• [Challenge]:
Give back, exactly as it appears, the run of lines opening with the one containing "return material" and closing with the one containing "obj.matrix_parent_inverse = Matrix.Identity(4)". Nothing outside that run should appear.

-------- Entries

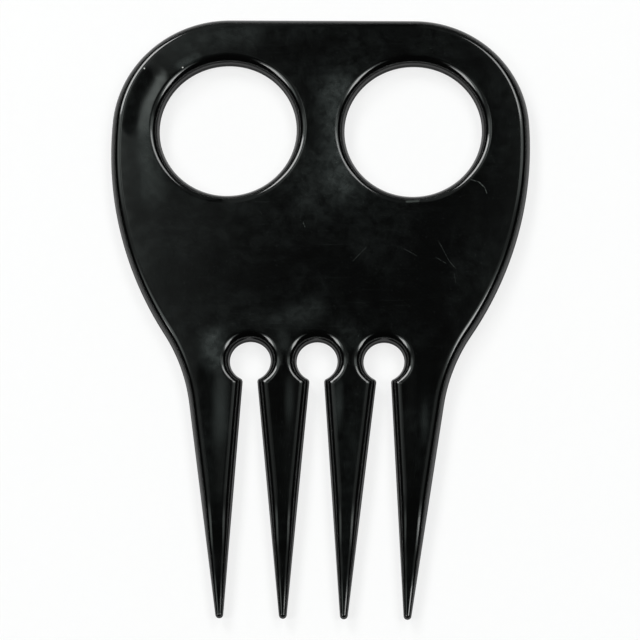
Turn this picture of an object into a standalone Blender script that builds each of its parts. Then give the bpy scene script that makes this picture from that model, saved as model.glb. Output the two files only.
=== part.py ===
"""Braiding comb: a flat hand tool moulded in one piece of glossy black plastic.

The handle is a broad plate with two finger rings. Four long tines hang from it, parted by
three slots that each start in a round keyhole. The comb lies on its back on the plane z = 0,
with its front face towards +Z, its handle towards +Y and its tines towards -Y.

The outline is a chain of straight lines and tangent arcs. Every edge of the comb is rolled
over, front and back, down to a narrow land at half thickness. The tines run thinner towards
their tips, and the rolled rims shrink with them. Bevel keeps one width along an edge, so the
rims are lofted instead: each point of the outline carries its own quarter-round section.
The front of the right half is built this way, and Mirror adds the left half and the back.
"""

import math
from dataclasses import dataclass

import bmesh
import bpy
from mathutils import Vector

MM = 0.001

# Overall sizes
COMB_WIDTH = 76.2 * MM
COMB_LENGTH = 111.5 * MM
COMB_THICKNESS = 4.0 * MM

# Handle outline: a straight top, then a shoulder arc, a side arc and a waist arc.
# Every depth is measured down from the top edge of the comb.
WIDEST_DEPTH = 24.3 * MM
SHOULDER_RADIUS = 21.1 * MM
SIDE_RADIUS = 64.5 * MM
WAIST_RADIUS = 32.0 * MM

# Finger rings
FINGER_HOLE_DIAMETER = 25.0 * MM
FINGER_HOLE_SPACING = 33.7 * MM
FINGER_HOLE_DEPTH = 21.1 * MM

# Keyholes at the roots of the slots
KEYHOLE_DIAMETER = 7.35 * MM
KEYHOLE_SPACING = 12.0 * MM
KEYHOLE_DEPTH = 64.5 * MM
NECK_GAP = 2.6 * MM
NECK_CORNER_RADIUS = 0.6 * MM

# Tines
INNER_TIP_SPACING = 10.8 * MM
OUTER_TIP_SPACING = 33.3 * MM
TIP_RADIUS = 0.7 * MM
TIP_THICKNESS = 1.5 * MM
THINNED_LENGTH = 22.0 * MM
OUTER_EDGE_LEAN = math.radians(8.1)

# Rolled rims, front and back, with a narrow land between them all the way round
RIM_LAND = 0.2 * MM
TIP_RIM_SHARE = 0.92
RIM_STEPS = 4

# How finely arcs are divided, and the turn from which a point counts as a corner
CHORD_ERROR = 0.04 * MM
COARSEST_TURN = math.radians(22.5)
CORNER_TURN = math.radians(30)
MERGE_DISTANCE = 0.01 * MM

PLASTIC_COLOUR = (0.012, 0.013, 0.013, 1.0)
PLASTIC_ROUGHNESS = 0.18

QUARTER_TURN = math.pi / 2
TOP_Y = COMB_LENGTH / 2
TIP_Y = -COMB_LENGTH / 2
HOLE_Y = TOP_Y - FINGER_HOLE_DEPTH
KEYHOLE_Y = TOP_Y - KEYHOLE_DEPTH
THINNING_Y = TIP_Y + THINNED_LENGTH
NECK_ANGLE = math.acos(NECK_GAP / KEYHOLE_DIAMETER)
RIM_RADIUS = (COMB_THICKNESS - RIM_LAND) / 2
TIP_RIM_RADIUS = min(TIP_RIM_SHARE * TIP_RADIUS, (TIP_THICKNESS - RIM_LAND) / 2)


def angle_of(direction):
    return math.atan2(direction.y, direction.x)


def unit(angle):
    return Vector((math.cos(angle), math.sin(angle)))


def arc(centre, radius, start, end):
    """Points along an arc from one angle to another, with both of its ends."""
    finest_turn = 2 * math.acos(1 - CHORD_ERROR / radius)
    steps = math.ceil(abs(end - start) / min(finest_turn, COARSEST_TURN))
    return [
        centre + radius * unit(start + (end - start) * step / steps) for step in range(steps + 1)
    ]


def tip_centre(spacing):
    return Vector((spacing / 2, TIP_Y + TIP_RADIUS))


def handle_edge():
    """The outer edge, from the middle of the top down to where the outer tine begins."""
    side_centre = Vector((COMB_WIDTH / 2 - SIDE_RADIUS, TOP_Y - WIDEST_DEPTH))
    between = SIDE_RADIUS - SHOULDER_RADIUS
    rise = WIDEST_DEPTH - SHOULDER_RADIUS
    shoulder_centre = side_centre + Vector((math.sqrt(between**2 - rise**2), rise))
    shoulder_end = angle_of(shoulder_centre - side_centre)

    # The waist arc touches the side arc from outside, and the outer tine's straight edge.
    outward = unit(-OUTER_EDGE_LEAN)
    upward = unit(QUARTER_TURN - OUTER_EDGE_LEAN)
    to_tip = tip_centre(OUTER_TIP_SPACING) - side_centre
    across = outward.dot(to_tip) + TIP_RADIUS + WAIST_RADIUS
    along = math.sqrt((SIDE_RADIUS + WAIST_RADIUS) ** 2 - across**2)
    waist_centre = side_centre + across * outward - along * upward
    side_end = angle_of(waist_centre - side_centre)
    waist_end = math.pi - OUTER_EDGE_LEAN

    points = [Vector((0, TOP_Y))]
    points += arc(shoulder_centre, SHOULDER_RADIUS, QUARTER_TURN, shoulder_end)
    points += arc(side_centre, SIDE_RADIUS, shoulder_end, side_end)[1:]
    points += arc(waist_centre, WAIST_RADIUS, math.pi + side_end, waist_end)[1:]
    return points


def keyhole(middle_x, end):
    """A keyhole's edge, anticlockwise from the right side of its neck to an angle."""
    centre = Vector((middle_x, KEYHOLE_Y))
    return arc(centre, KEYHOLE_DIAMETER / 2, -NECK_ANGLE, end)


def touching_angle(neck, centre, side):
    """Where the straight edge down from a neck touches a tip: side +1 right, -1 left."""
    to_neck = neck - centre
    return angle_of(to_neck) - side * math.acos(TIP_RADIUS / to_neck.length)


def half_outline():
    """The right half, clockwise from the middle of the top to the middle keyhole's top."""
    outer_tip = tip_centre(OUTER_TIP_SPACING)
    inner_tip = tip_centre(INNER_TIP_SPACING)
    side_keyhole = keyhole(KEYHOLE_SPACING, math.pi + NECK_ANGLE)
    middle_keyhole = keyhole(0, QUARTER_TURN)
    outer_end = touching_angle(side_keyhole[0], outer_tip, -1) - 2 * math.pi
    inner_start = touching_angle(side_keyhole[-1], inner_tip, 1)
    inner_end = touching_angle(middle_keyhole[0], inner_tip, -1) - 2 * math.pi
    return (
        handle_edge()
        + arc(outer_tip, TIP_RADIUS, -OUTER_EDGE_LEAN, outer_end)
        + side_keyhole
        + arc(inner_tip, TIP_RADIUS, inner_start, inner_end)
        + middle_keyhole
    )


def with_level(points, y):
    """The outline with a point added wherever it crosses a level in y."""
    divided = points[:1]
    for start, end in zip(points, points[1:]):
        if (start.y - y) * (end.y - y) < 0:
            divided.append(start.lerp(end, (y - start.y) / (end.y - start.y)))
        divided.append(end)
    return divided


@dataclass
class Rail:
    """The way that a point of the outline moves inwards: round its corner, then on its mitre."""

    centre: Vector
    outward: Vector
    mitre: Vector
    corner_radius: float = 0

    def point(self, inset):
        if inset < self.corner_radius:
            return self.centre + (self.corner_radius - inset) * self.outward
        return self.centre + (inset - self.corner_radius) * self.mitre


def rails_at(before, point, after):
    """The rails of one point: a single one on an even stretch, and a fan of them at a corner.

    The plastic lies to the right of the walk from before to after.
    """
    walked = [(point - before).normalized(), (after - point).normalized()]
    inward = [Vector((way.y, -way.x)) for way in walked]
    mitre = (inward[0] + inward[1]) / (1 + inward[0].dot(inward[1]))
    clockwise_turn = inward[0].angle_signed(inward[1])
    if abs(clockwise_turn) < CORNER_TURN:
        return [Rail(point, -mitre, mitre)]
    centre = point + NECK_CORNER_RADIUS * mitre
    steps = math.ceil(abs(clockwise_turn) / COARSEST_TURN)
    start = angle_of(-inward[0])
    angles = [start - clockwise_turn * step / steps for step in range(steps + 1)]
    return [Rail(centre, unit(angle), mitre, NECK_CORNER_RADIUS) for angle in angles]


def rails_along(before, points, after):
    """The rails of a walk along some points, with the points before and after its ends."""
    places = zip([before] + points[:-1], points, points[1:] + [after])
    return [rail for place in places for rail in rails_at(*place)]


def mirrored(point):
    return Vector((-point.x, point.y))


def outline_rails():
    points = with_level(with_level(half_outline(), HOLE_Y), THINNING_Y)
    return rails_along(mirrored(points[1]), points, mirrored(points[-2]))


def finger_hole_rails():
    """The right finger hole, anticlockwise, as the rails of its upper and its lower half."""
    centre = Vector((FINGER_HOLE_SPACING / 2, HOLE_Y))
    upper = arc(centre, FINGER_HOLE_DIAMETER / 2, 0, math.pi)
    lower = arc(centre, FINGER_HOLE_DIAMETER / 2, math.pi, 2 * math.pi)
    return rails_along(lower[-2], upper, lower[1]), rails_along(upper[-2], lower, upper[1])


def mixed(at_tip, at_handle, share):
    return at_tip + share * (at_handle - at_tip)


def section(rail):
    """The rim's points on one rail: half of its land, then a quarter round up to the face."""
    start = rail.point(0)
    share = min(1, (start.y - TIP_Y) / THINNED_LENGTH)
    face_z = mixed(TIP_THICKNESS, COMB_THICKNESS, share) / 2
    radius = mixed(TIP_RIM_RADIUS, RIM_RADIUS, share)
    points = [start.to_3d()]
    for step in range(RIM_STEPS + 1):
        turn = QUARTER_TURN * step / RIM_STEPS
        point = rail.point(radius * (1 - math.cos(turn))).to_3d()
        point.z = face_z - radius * (1 - math.sin(turn))
        points.append(point)
    return points


def loft_rim(bm, rails):
    """Lofts the front half of a rim, and gives each rail's outline y and its top vertex."""
    columns = [[bm.verts.new(point) for point in section(rail)] for rail in rails]
    for left, right in zip(columns, columns[1:]):
        for low, high in zip(range(RIM_STEPS + 1), range(1, RIM_STEPS + 2)):
            bm.faces.new((left[low], left[high], right[high], right[low]))
    return [(column[0].co.y, column[-1]) for column in columns]


def between_levels(top_edge, lowest, highest):
    return [
        vertex
        for y, vertex in top_edge
        if lowest - MERGE_DISTANCE < y < highest + MERGE_DISTANCE
    ]


def tine_edges(top_edge):
    """The top vertices round each tine's thinned end, one list for each tine."""
    tines = [[]]
    for y, vertex in top_edge:
        if y < THINNING_Y + MERGE_DISTANCE:
            tines[-1].append(vertex)
        elif tines[-1]:
            tines.append([])
    return [tine for tine in tines if tine]


def build_front_right():
    """The front of the right half, open along the middle and at half thickness."""
    bm = bmesh.new()
    outer = loft_rim(bm, outline_rails())
    upper_hole, lower_hole = [loft_rim(bm, rails) for rails in finger_hole_rails()]
    middle = bm.verts.new((0, HOLE_Y, COMB_THICKNESS / 2))
    handle = between_levels(outer, HOLE_Y, TOP_Y)
    body = between_levels(outer, THINNING_Y, HOLE_Y)
    handle += [vertex for _, vertex in upper_hole] + [middle]
    body += [middle] + [vertex for _, vertex in lower_hole]
    for clockwise in [handle, body] + tine_edges(outer):
        bm.faces.new(reversed(clockwise))
    bmesh.ops.remove_doubles(bm, verts=bm.verts, dist=MERGE_DISTANCE)
    mesh = bpy.data.meshes.new("comb_body")
    bm.to_mesh(mesh)
    bm.free()
    mesh.shade_smooth()
    return mesh


def plastic_material():
    material = bpy.data.materials.new("glossy_black_plastic")
    material.use_nodes = True
    shader = material.node_tree.nodes["Principled BSDF"]
    shader.inputs["Base Color"].default_value = PLASTIC_COLOUR
    shader.inputs["Roughness"].default_value = PLASTIC_ROUGHNESS
    shader.inputs["Metallic"].default_value = 0
    return material


def build_comb(collection):
    comb = bpy.data.objects.new("comb_body", build_front_right())
    collection.objects.link(comb)
    comb.location.z = COMB_THICKNESS / 2
    comb.data.materials.append(plastic_material())
    halves = comb.modifiers.new("left_half_and_back", "MIRROR")
    halves.use_axis = (True, False, True)
    halves.merge_threshold = MERGE_DISTANCE
    comb.modifiers.new("flat_face_shading", "WEIGHTED_NORMAL")


def main():
    for obj in list(bpy.data.objects):
        bpy.data.objects.remove(obj)
    collection = bpy.data.collections.new("braiding_comb")
    bpy.context.scene.collection.children.link(collection)
    build_comb(collection)


main()
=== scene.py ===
# %% [markdown]
# Braiding comb
#
# The comb is one flat injection moulding: a broad handle with two finger rings, and four long
# tines parted by three slots that start in round keyholes. The engineering model of it is loaded
# first and stays as it is. It has the right size and shape, but its arcs are coarse facets and
# its plastic is one flat colour. This lesson moulds the comb again, finely, on the same sizes,
# and gives it the black, handled, slightly hazy gloss of the real one.

# %% Load the fixed model
import math
from functools import partial

import bmesh
import bpy
from mathutils import Matrix, Vector
from mathutils.geometry import delaunay_2d_cdt


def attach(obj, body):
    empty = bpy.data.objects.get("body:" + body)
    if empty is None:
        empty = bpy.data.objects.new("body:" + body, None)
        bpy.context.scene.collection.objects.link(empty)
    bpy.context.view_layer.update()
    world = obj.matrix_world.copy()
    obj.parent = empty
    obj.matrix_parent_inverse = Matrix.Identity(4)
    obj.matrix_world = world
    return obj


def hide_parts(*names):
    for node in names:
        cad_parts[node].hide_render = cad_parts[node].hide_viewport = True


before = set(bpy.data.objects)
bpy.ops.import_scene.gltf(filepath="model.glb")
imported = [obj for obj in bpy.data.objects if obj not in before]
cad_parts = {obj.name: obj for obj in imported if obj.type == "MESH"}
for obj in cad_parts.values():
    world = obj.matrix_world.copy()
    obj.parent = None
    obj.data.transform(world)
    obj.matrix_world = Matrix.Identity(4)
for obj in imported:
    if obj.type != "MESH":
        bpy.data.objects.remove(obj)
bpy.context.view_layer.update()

MM = 0.001
PIECE = "comb_moulding"


# %% [markdown]
# The sizes of the comb
#
# These are the comb's own driving sizes, in metres, the same as the engineering model's. The
# origin is in the middle of the comb, on the back face that it lies on. The handle is towards
# +Y, the tines are towards -Y and the front face looks to +Z.

# %% Driving sizes
COMB_WIDTH = 76.2 * MM
COMB_LENGTH = 111.5 * MM
COMB_THICKNESS = 4.0 * MM
WIDEST_DEPTH = 24.3 * MM
SHOULDER_RADIUS = 21.1 * MM
SIDE_RADIUS = 64.5 * MM
WAIST_RADIUS = 32.0 * MM
FINGER_HOLE_RADIUS = 12.5 * MM
FINGER_HOLE_SPACING = 33.7 * MM
FINGER_HOLE_DEPTH = 21.1 * MM
KEYHOLE_RADIUS = 3.675 * MM
KEYHOLE_SPACING = 12.0 * MM
KEYHOLE_DEPTH = 64.5 * MM
NECK_GAP = 2.6 * MM
NECK_CORNER_RADIUS = 0.6 * MM
INNER_TIP_SPACING = 10.8 * MM
OUTER_TIP_SPACING = 33.3 * MM
TIP_RADIUS = 0.7 * MM
TIP_THICKNESS = 1.5 * MM
THINNED_LENGTH = 22.0 * MM
OUTER_EDGE_LEAN = math.radians(8.1)
RIM_LAND = 0.2 * MM
TIP_RIM_SHARE = 0.92

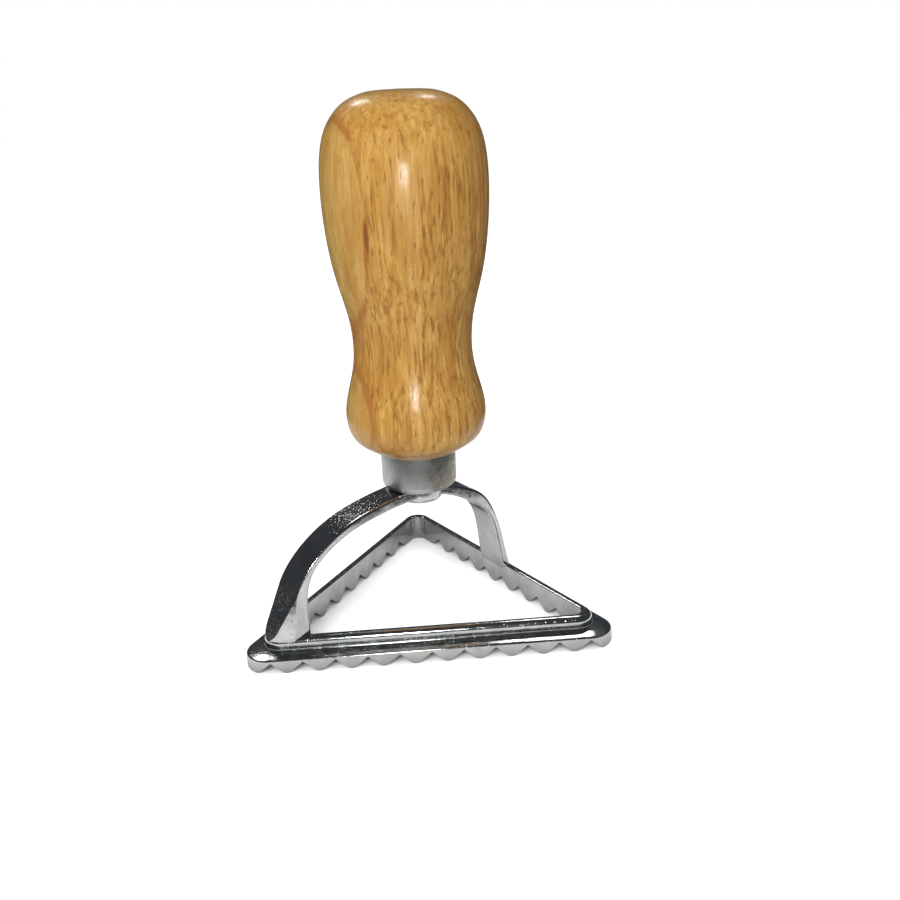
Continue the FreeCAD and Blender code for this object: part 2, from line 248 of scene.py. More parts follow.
def smooth_curve(knots, count, start=None, finish=None):
    """A curve through the knots with even bending: on each span a cubic, with
    slopes solved so that the bending runs on through every knot. The end slopes
    follow the cubic through the nearest four knots, turned to start and finish."""
    knots = np.array(knots, float)
    step = np.linalg.norm(np.diff(knots, axis=0), axis=1)
    time = np.concatenate([[0.0], np.cumsum(step)])

    def end_slope(times, places, heading):
        """Slope at an end, of the cubic through its four nearest knots."""
        powers = np.vander(times - times[0], 4, increasing=True)
        slope = np.linalg.solve(powers, places)[1]
        if heading is None:
            return slope
        heading = np.array(heading, float)
        return heading / np.linalg.norm(heading) * np.linalg.norm(slope)

    count_knots = len(knots)
    system = np.eye(count_knots)
    right = np.zeros((count_knots, 2))
    right[0] = end_slope(time[:4], knots[:4], start)
    right[-1] = end_slope(time[::-1][:4], knots[::-1][:4], finish)
    inner = np.arange(1, count_knots - 1)
    before, after = step[:-1], step[1:]
    system[inner, inner - 1] = after
    system[inner, inner] = 2 * (before + after)
    system[inner, inner + 1] = before
    rise = np.diff(knots, axis=0) / step[:, None]
    right[1:-1] = 3 * (after[:, None] * rise[:-1] + before[:, None] * rise[1:])
    slope = np.linalg.solve(system, right)
    when = np.linspace(0, time[-1], count)
    span = np.clip(np.searchsorted(time, when, side="right") - 1, 0, count_knots - 2)
    width = step[span][:, None]
    share = (when - time[span])[:, None] / width
    return ((1 + 2 * share) * (1 - share) ** 2 * knots[span]
            + share * (1 - share) ** 2 * width * slope[span]
            + share ** 2 * (3 - 2 * share) * knots[span + 1]
            - share ** 2 * (1 - share) * width * slope[span + 1])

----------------

• [Correct output]:
    return material


def build_comb(collection):
    comb = bpy.data.objects.new("comb_body", build_front_right())
    collection.objects.link(comb)
    comb.location.z = COMB_THICKNESS / 2
    comb.data.materials.append(plastic_material())
    halves = comb.modifiers.new("left_half_and_back", "MIRROR")
    halves.use_axis = (True, False, True)
    halves.merge_threshold = MERGE_DISTANCE
    comb.modifiers.new("flat_face_shading", "WEIGHTED_NORMAL")


def main():
    for obj in list(bpy.data.objects):
        bpy.data.objects.remove(obj)
    collection = bpy.data.collections.new("braiding_comb")
    bpy.context.scene.collection.children.link(collection)
    build_comb(collection)


main()
=== scene.py ===
# %% [markdown]
# Braiding comb
#
# The comb is one flat injection moulding: a broad handle with two finger rings, and four long
# tines parted by three slots that start in round keyholes. The engineering model of it is loaded
# first and stays as it is. It has the right size and shape, but its arcs are coarse facets and
# its plastic is one flat colour. This lesson moulds the comb again, finely, on the same sizes,
# and gives it the black, handled, slightly hazy gloss of the real one.

# %% Load the fixed model
import math
from functools import partial

import bmesh
import bpy
from mathutils import Matrix, Vector
from mathutils.geometry import delaunay_2d_cdt


def attach(obj, body):
    empty = bpy.data.objects.get("body:" + body)
    if empty is None:
        empty = bpy.data.objects.new("body:" + body, None)
        bpy.context.scene.collection.objects.link(empty)
    bpy.context.view_layer.update()
    world = obj.matrix_world.copy()
    obj.parent = empty
    obj.matrix_parent_inverse = Matrix.Identity(4)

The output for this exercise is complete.